These results suggest that despite blink contrast suppression, certain kinds of visual information (i.e., the number of items in our stimuli) were retained with higher fidelity across blinks than across saccades and, more importantly, than in fixation-only (control) trials. Given that other aspects of a visual scene are identified less accurately after a blink—for example, a displacement is not perceived if it happens during a blink (Higgins et al.,
2009), and the color and orientation of specific elements are poorly remembered (Irwin,
2014)—our findings suggest that the existence of individuated landmarks is actively well preserved through visual disruptions but that their exact location and other identifying details are not.

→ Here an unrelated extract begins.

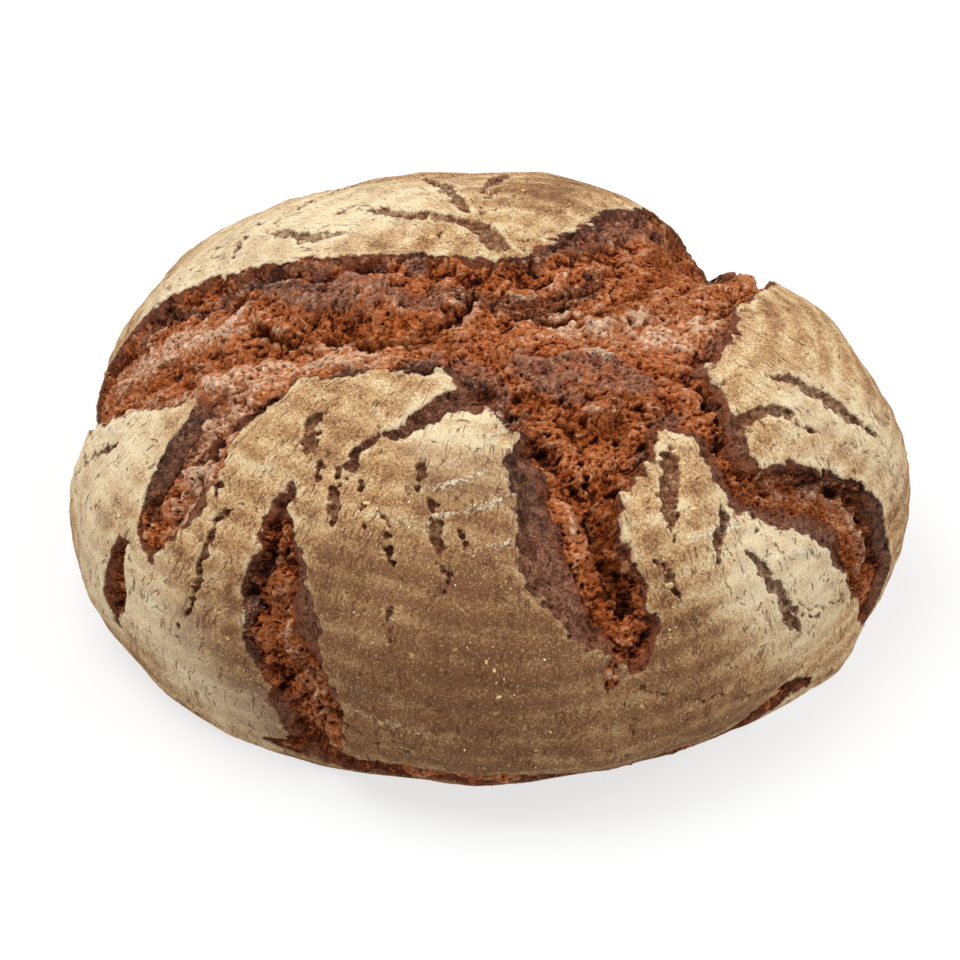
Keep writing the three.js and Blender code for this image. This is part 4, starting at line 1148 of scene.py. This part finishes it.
# the view from in front and above, in the dome's own millimetres
view = {"place": (0.0, -819.2, 618.6), "towards": (2.5, -8.1, 33.4), "lens": 110.4}

studio = {
    "floorTint": sRgb("#7c7c7c"),
    "floorGlow": 0.715,  # the paper is lit from beneath, which keeps shadows pale
    "skyStrength": 0.55,
    "softboxes": [
        # name, power in watts, size in metres, place
        ("overhead left softbox", 15.0, 0.9, (-0.38, 0.08, 1.2)),
        ("right softbox", 6.0, 0.7, (0.9, -0.1, 0.8)),
    ],
}


def setCamera(shift):
    lens = bpy.data.cameras.new("camera")
    lens.lens = view["lens"]
    lens.sensor_width = 36.0
    lens.clip_end = 20.0
    camera = bpy.data.objects.new("camera", lens)
    bpy.context.collection.objects.link(camera)
    place = (Vector(view["place"]) - Vector(shift)) * metre
    towards = (Vector(view["towards"]) - Vector(shift)) * metre
    camera.location = place
    camera.rotation_euler = (towards - place).to_track_quat("-Z", "Y").to_euler()
    bpy.context.scene.camera = camera


def setStudio():
    world = bpy.data.worlds.new("studio")
    world.use_nodes = True
    world.node_tree.nodes["Background"].inputs["Color"].default_value = (1.0, 1.0, 1.0, 1.0)
    world.node_tree.nodes["Background"].inputs["Strength"].default_value = studio["skyStrength"]
    bpy.context.scene.world = world
    bpy.context.scene.view_settings.view_transform = "Standard"

    for name, power, size, place in studio["softboxes"]:
        lamp = bpy.data.lights.new(name, "AREA")
        lamp.energy = power
        lamp.size = size
        softbox = bpy.data.objects.new(name, lamp)
        softbox.location = place
        softbox.rotation_euler = (-Vector(place)).to_track_quat("-Z", "Y").to_euler()
        bpy.context.collection.objects.link(softbox)

    reach = 4.0
    mesh = bpy.data.meshes.new("floor")
    corners = [(-reach, -reach, 0), (reach, -reach, 0), (reach, reach, 0), (-reach, reach, 0)]
    mesh.from_pydata(corners, [], [(0, 1, 2, 3)])
    floor = bpy.data.objects.new("floor", mesh)
    bpy.context.collection.objects.link(floor)
    paper = bpy.data.materials.new("white studio paper")
    paper.use_nodes = True
    shader = paper.node_tree.nodes["Principled BSDF"]
    shader.inputs["Base Color"].default_value = studio["floorTint"]
    shader.inputs["Roughness"].default_value = 0.9
    shader.inputs["Emission Color"].default_value = (1.0, 1.0, 1.0, 1.0)
    shader.inputs["Emission Strength"].default_value = studio["floorGlow"]
    mesh.materials.append(paper)


# evens a value out over each corner's neighbours, as many times as asked
def evenOut(values, faces, times):
    here = faces.ravel()
    there = np.roll(faces, -1, axis=1).ravel()
    shares = np.bincount(here, minlength=len(values)) + np.bincount(there, minlength=len(values))
    for _ in range(times):
        around = np.bincount(here, values[there], len(values)) + np.bincount(there, values[here], len(values))
        values = 0.4 * values + 0.6 * around / shares
    return values


def cornerNormals(places, faces):
    a, b, c = (places[faces[:, k]] for k in range(3))
    cross = np.cross(b - a, c - a)
    normals = np.stack([sum(np.bincount(faces[:, k], cross[:, axis], len(places)) for k in range(3))
                        for axis in range(3)], axis=1)
    return normals / (np.linalg.norm(normals, axis=1, keepdims=True) + 1e-12)


# faces of the crumb, without those that would meet another only at a corner
def crumbFaces(faces, crumbEdge, hold, margin):
    chosen = faces[(crumbEdge[faces].max(axis=1) < margin) & (hold[faces].max(axis=1) < 0.9)]
    while True:
        ends = np.stack([chosen, np.roll(chosen, -1, axis=1)], axis=2).reshape(-1, 2)
        low, high = ends.min(axis=1), ends.max(axis=1)
        pair = low.astype(np.int64) * 10 ** 7 + high
        _, first, uses = np.unique(pair, return_index=True, return_counts=True)
        border = ends[first[uses == 1]]
        pinched = np.bincount(border.ravel(), minlength=len(crumbEdge)) > 2
        if not pinched.any():
            return chosen, border
        chosen = chosen[~pinched[chosen].any(axis=1)]


# the crumb as a closed slab: its torn top, its border tucked under the skin, and a plain underside
def partCrumb(smoothPlaces, places, faces, fields):
    chosen, border = crumbFaces(faces, fields["crumbEdge"], fields["hold"], parting["margin"])
    kept = np.unique(chosen)
    index = np.full(len(places), -1)
    index[kept] = np.arange(len(kept))
    top = index[chosen]
    under = top[:, ::-1] + len(kept)
    a, b = index[border].T
    below = len(kept)
    sides = np.concatenate([np.stack([b, a, a + below], axis=1), np.stack([b, a + below, b + below], axis=1)])
    outward = fields["outward"][kept]
    tuck = parting["tuck"] * smooth(-1.0, parting["margin"], fields["crumbEdge"][kept])
    topPlaces = places[kept] - outward * tuck[:, None]
    underPlaces = smoothPlaces[kept] - outward * parting["thickness"]
    topPlaces[:, 2] = np.maximum(topPlaces[:, 2], 0.0)
    underPlaces[:, 2] = np.maximum(underPlaces[:, 2], 0.6)
    crumbFields = {name: np.tile(fields[name][kept], 2) for name in crumbFieldNames}
    return np.vstack([topPlaces, underPlaces]), np.concatenate([top, under, sides]), crumbFields


# the crust keeps the whole loaf's surface, sunk out of sight where crumb lies over it
def partCrust(smoothPlaces, places, fields):
    sink = smooth(0.4, 3.0, -fields["crumbEdge"])[:, None]
    sunken = smoothPlaces - fields["outward"] * (parting["thickness"] - 0.6)
    crustPlaces = places + (sunken - places) * sink
    crustPlaces[:, 2] = np.maximum(crustPlaces[:, 2], 0.0)
    return crustPlaces


# drops scraps of crumb too small to see, then thins the mesh to its share of triangles
def finishPiece(piece, triangles, scrap):
    if scrap:
        values = {"Fewest faces": float(scrap)}
        tree, given = openTree("dropScraps", values)
        island = tree.nodes.new("GeometryNodeInputMeshIsland").outputs["Island Index"]
        size = addNode(tree, "GeometryNodeAccumulateField", {"data_type": "FLOAT", "domain": "FACE"},
                       {"Value": 1.0, "Group ID": island}, "Total")
        small = addNode(tree, "FunctionNodeCompare", "LESS_THAN", [size, given["Fewest faces"]])
        body = addNode(tree, "GeometryNodeDeleteGeometry", {"domain": "FACE"},
                       {"Geometry": given["Geometry"], "Selection": small})
        closeTree(tree, body, piece.data.materials[0], piece, values)
    if len(piece.data.polygons) > triangles:
        thin = piece.modifiers.new("thinned", "DECIMATE")
        thin.ratio = triangles / len(piece.data.polygons)
    settle(piece)
    print(piece.name, "finished:", len(piece.data.polygons), "faces")


# loose bits strewn over a piece, by Geometry Nodes: most of them to a square metre, then sizes in mm
flourGrains = {"Most": 42000.0, "Clump": 18.0, "Smallest": 0.12, "Largest": 0.42, "Flatness": 0.5, "Seed": 5}
ryeFlakes = {"Most": 5200.0, "Clump": 30.0, "Smallest": 0.35, "Largest": 1.1, "Flatness": 0.2, "Seed": 11}
crumbBits = {"Most": 260000.0, "Clump": 7.0, "Smallest": 0.25, "Largest": 0.8, "Flatness": 0.8, "Seed": 23}

# no bits where the surface looks down or in, seen from the loaf's heart, nor beside the table; metres
strewing = {"heart": (0.0, 0.0, 0.02), "outward": 0.012, "aboveTable": 0.0016}


# rimWidth: how far from the rims of the plates the bits keep, mm
def strew(name, over, values, rimWidth, material):
    tree, given = openTree(name, values)

    # in clumps, on faces that look out of the loaf, clear of the plates' rims and of the table
    lying = tree.nodes.new("GeometryNodeInputPosition").outputs["Position"]
    facing = tree.nodes.new("GeometryNodeInputNormal").outputs["Normal"]
    perClump = addNode(tree, "ShaderNodeMath", "DIVIDE", [1 / metre, given["Clump"]])
    clump = addNode(tree, "ShaderNodeTexNoise", {}, {"Vector": lying, "Scale": perClump, "Detail": 3.0})
    clump = addNode(tree, "ShaderNodeMapRange", softly, [clump, 0.45, 0.68, 0.05, 1.0])
    outward = addNode(tree, "ShaderNodeVectorMath", "SUBTRACT", [lying, strewing["heart"]])
    outward = addNode(tree, "ShaderNodeVectorMath", "DOT_PRODUCT", [outward, facing], "Value")
    outward = addNode(tree, "ShaderNodeMath", "GREATER_THAN", [outward, strewing["outward"]])
    clear = addNode(tree, "GeometryNodeInputNamedAttribute", {"data_type": "FLOAT"}, ["edge"])
    clear = addNode(tree, "ShaderNodeMath", "GREATER_THAN", [clear, rimWidth])
    lifted = addNode(tree, "ShaderNodeSeparateXYZ", {}, {"Vector": lying}, "Z")
    lifted = addNode(tree, "ShaderNodeMath", "GREATER_THAN", [lifted, strewing["aboveTable"]])
    density = given["Most"]
    for share in (clump, outward, clear, lifted):
        density = addNode(tree, "ShaderNodeMath", "MULTIPLY", [density, share])
    points = addNode(tree, "GeometryNodeDistributePointsOnFaces", {"distribute_method": "RANDOM"},
                     {"Mesh": given["Geometry"], "Density": density, "Seed": given["Seed"]})

    # each bit is turned and sized by chance
    bit = addNode(tree, "GeometryNodeMeshIcoSphere", {}, {"Radius": metre, "Subdivisions": 1})
    turn = addNode(tree, "FunctionNodeRandomValue", {"data_type": "FLOAT_VECTOR"},
                   {0: (-0.3, -0.3, 0.0), 1: (0.3, 0.3, 2 * math.pi), "Seed": given["Seed"]})
    turn = addNode(tree, "FunctionNodeEulerToRotation", {}, {"Euler": turn})
    turn = addNode(tree, "FunctionNodeRotateRotation", {"rotation_space": "LOCAL"},
                   {"Rotation": points.node.outputs["Rotation"], "Rotate By": turn})
    chance = addNode(tree, "FunctionNodeRandomValue", {"data_type": "FLOAT"},
                     {2: 0.0, 3: 1.0, "Seed": given["Seed"]}, 1)
    chance = addNode(tree, "ShaderNodeMath", "POWER", [chance, 3.0])
    size = addNode(tree, "ShaderNodeMix", {}, {0: chance, 2: given["Smallest"], 3: given["Largest"]})
    shape = addNode(tree, "FunctionNodeRandomValue", {"data_type": "FLOAT_VECTOR"},
                    {0: (0.8, 0.5, 0.7), 1: (1.5, 0.9, 1.0), "Seed": given["Seed"]})
    thin = addNode(tree, "ShaderNodeCombineXYZ", {}, [1.0, 1.0, given["Flatness"]])
    shape = addNode(tree, "ShaderNodeVectorMath", "MULTIPLY", [shape, thin])
    shape = addNode(tree, "ShaderNodeVectorMath", "SCALE", {"Vector": shape, "Scale": size})
    body = addNode(tree, "GeometryNodeInstanceOnPoints", {},
                   {"Points": points, "Instance": bit, "Rotation": turn, "Scale": shape})
    piece = bpy.data.objects.new(name, over.data)
    bpy.context.collection.objects.link(piece)
    closeTree(tree, body, material, piece, values)
    settle(piece)
    print(name, "strewn:", len(piece.data.polygons), "faces")
    return piece


# one colour, matt and powdery: grains of flour, or thin flakes off the rye's bran
def powderMaterial(name, colour):
    material = bpy.data.materials.new(name)
    material.use_nodes = True
    shader = material.node_tree.nodes["Principled BSDF"]
    shader.inputs["Base Color"].default_value = colour
    shader.inputs["Roughness"].default_value = 0.95
    return material


parting = {
    "margin": 1.0,  # how far the crumb runs on under the skin, mm
    "tuck": 1.4,  # and how deep its border lies there
    "thickness": 8.4,  # of the crumb's slab
    "crustTriangles": 190000,
    "crumbTriangles": 190000,
    "scrap": 300,  # pieces of crumb with fewer faces are dropped
    "nookTimes": 6,  # evenings-out for the finest hollows, at full fineness
    "dellTimes": 110,  # and for the wide ones
}

places, faces, fields = shapeLoaf()
middle = (places[:, :2].min(axis=0) + places[:, :2].max(axis=0)) / 2
shift = np.array([middle[0], middle[1], 0.0])
setCamera(shift)
setStudio()
crustMaterial = ryeCrustMaterial()
crumbMaterial = tornCrumbMaterial()
print("camera, light and materials ready")

fine = makeMesh("fineLoaf", places, faces, fields, shift, crustMaterial)
raiseCrumb(fine, crustMaterial)
settle(fine)
raisedPlaces = np.empty(len(places) * 3, dtype=np.float32)
fine.data.vertices.foreach_get("co", raisedPlaces)
raisedPlaces = raisedPlaces.reshape(-1, 3) / metre + shift
raisedPlaces[:, 2] = np.maximum(raisedPlaces[:, 2], 0.02)  # nothing sinks into the table
for name in ("raised", "pore"):
    fields[name] = np.empty(len(places), dtype=np.float32)
    fine.data.attributes[name].data.foreach_get("value", fields[name])
bpy.data.objects.remove(fine)
print("relief raised")

# hollows fine and wide: how far each point stands above what is around it, used to paint shade into hollows
# and light onto what stands up
share = (dome["rings"] / dome["fullRings"]) ** 2
height = ((raisedPlaces - fields["rest"]) * fields["outward"]).sum(axis=1)
near = evenOut(height, faces, max(1, round(parting["nookTimes"] * share)))
facing = (cornerNormals(raisedPlaces, faces) * fields["outward"]).sum(axis=1)
fields["fineShadeAndLight"] = (height - near) * smooth(0.1, 0.6, facing)
fields["wideHollowShade"] = near - evenOut(near, faces, max(4, round(parting["dellTimes"] * share)))
print("hollows measured")

crustFields = {name: fields[name] for name in ("spoke",) + crustFieldNames}
crustPlaces = partCrust(places, raisedPlaces, fields)
crust = makeMesh("ryeLoafCrust", crustPlaces, faces, crustFields, shift, crustMaterial)
finishPiece(crust, parting["crustTriangles"], 0)
crumbPlaces, crumbSides, crumbFields = partCrumb(places, raisedPlaces, faces, fields)
crumb = makeMesh("ryeLoafCrumb", crumbPlaces, crumbSides, crumbFields, shift, crumbMaterial)
finishPiece(crumb, parting["crumbTriangles"], parting["scrap"])

for piece in (crust, crumb):
    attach(piece, "root")
    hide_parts("loaf")

flour = strew("flourGrains", crust, flourGrains, 0.8, powderMaterial("loose flour", ryeColours["chalk"]))
flakes = strew("ryeFlakes", crust, ryeFlakes, 2.0, powderMaterial("flakes of bran", ryeColours["flake"]))
bits = strew("crumbBits", crumb, crumbBits, -100.0, crumbMaterial)
for piece in (flour, flakes, bits):
    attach(piece, "root")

Blinks seem to uniquely aid perceptual stability by allowing the approximate matching of pre- and post-blink scenery, which minimizes the disturbance caused by errors in returning the eye to the same location after blinks or by minor changes in object locations during blinks. This speculation is in line with the idea that blinks may serve to disengage attention from external objects and act as an attentional reset at points of transition in the external input (Fogarty & Stern,
1989; Nakano, Kato, Morito, Itoi, & Kitazawa,
2013). If this were the case, the visual scene may be maintained in an “unbound” state during a blink. That is, the individual features of each object in the scene (e.g., location, color, orientation) are not linked together such that they represent a complete object; rather, they remain separate aspects of neural responses to each location in retinotopic space (Crick & Koch,
1990). The presence of individual objects seems to be available within the visual system across a blink, but reporting fidelity may be compromised in the face of specific external interference (e.g., an object changes color during the blink). This ability appears to be related to the visual indexing mechanism (Pylyshyn,
1989,
2001), which is thought to guide attention by individuating and “pointing to” a limited number of visual objects.